完成状態にする作業はスペースシャトル組立棟で行われる。なお、この建物は元々はシャトルのものではなく、アポロ計画のサターン5型ロケットを組み立てるために作られたものである。

「スペースシャトル」という用語で、スペースシャトルをコアとした計画全体(スペースシャトル計画)を指して用いられていることもある。
計画・設計・製造
計画の初期段階スペースシャトルの当初のコンセプト図の一部

シャトルの設計と製造は1970年代初頭に始まったが、その概念はそれより20年も前、1960年代のアポロ計画よりも早い段階に存在していた[8][9]。宇宙から宇宙船を水平に着陸させるという構想は1954年国立航空諮問委員会(NACA)が描いていたもので[9]、それは後にX-15航空工学実験調査機として実現することになった。NACAに対してこの提案を行ったのは、ヴァルター・ドルンベルガーである[9]

1957年、X-15をさらに発展させたXシリーズ宇宙往還機計画が提案された。宇宙飛行士ニール・アームストロングはX-15とX-20両方のテスト・パイロットに選抜された[9][10]が、X-20は計画されただけで実機が飛行することはなかった[10]
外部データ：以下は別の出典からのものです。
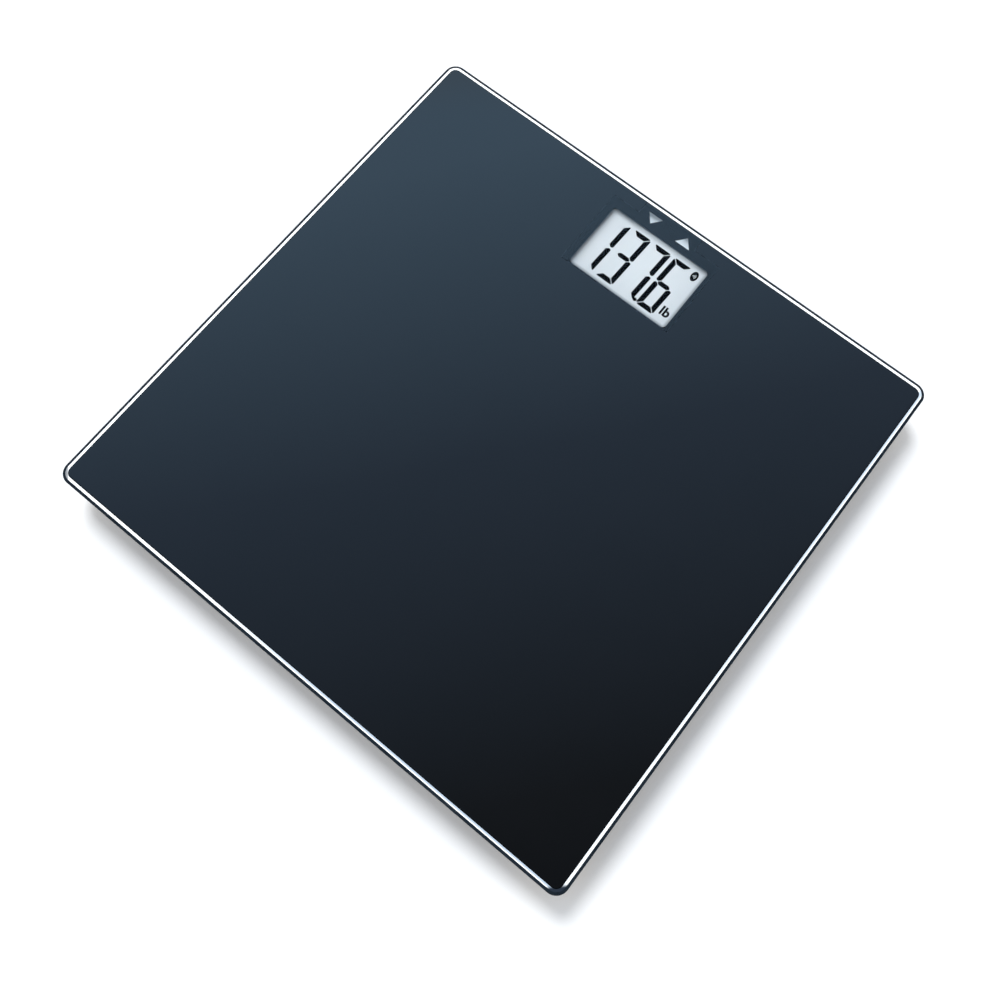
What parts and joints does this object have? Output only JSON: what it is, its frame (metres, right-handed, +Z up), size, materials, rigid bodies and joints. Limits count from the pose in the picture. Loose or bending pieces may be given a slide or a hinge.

X-20は実現されなかったが、同様のコンセプトを持つHL-10実験機は数年後に開発され、1966年1月にNASAの元へと届けられた。HLとは、「Horizontal Landing(水平着陸)」の意味である[11]

1960年代半ば、空軍は次世代宇宙輸送システムに関する一連の極秘調査計画を行い、「一部再使用型の宇宙船こそが最も安上がりな方法だ」と判断した。彼らの提案では、使い捨て型の宇宙船とロケット(クラスI)の開発に直ちに取りかかり、それに続いて一部再使用型(クラスII)の開発を続け、最終的には完全再使用型(クラスIII)に達するべきである、とされた。1967年、NASA長官ジョージ・ミューラー (George Mueller) は幹部80人を集め、将来的な選択肢に関する1日間の討論会を開催した。会議では、初期の頃の空軍のX-20計画を含む様々な提案がなされた。

1968年、NASAは地球と宇宙を往復することを目的とした「統合往還機 (Integrated Launch and Re-entry Vehicle, ILRV)」の研究を開始し、同時に複数の企業に対してメイン・エンジン (SSME) の開発を競わせた。ヒューストンハンツビルにあるNASAの事務局は共同で、宇宙に貨物を運ぶだけでなく大気圏を滑空して地球に帰還できるような宇宙船の設計を公募した。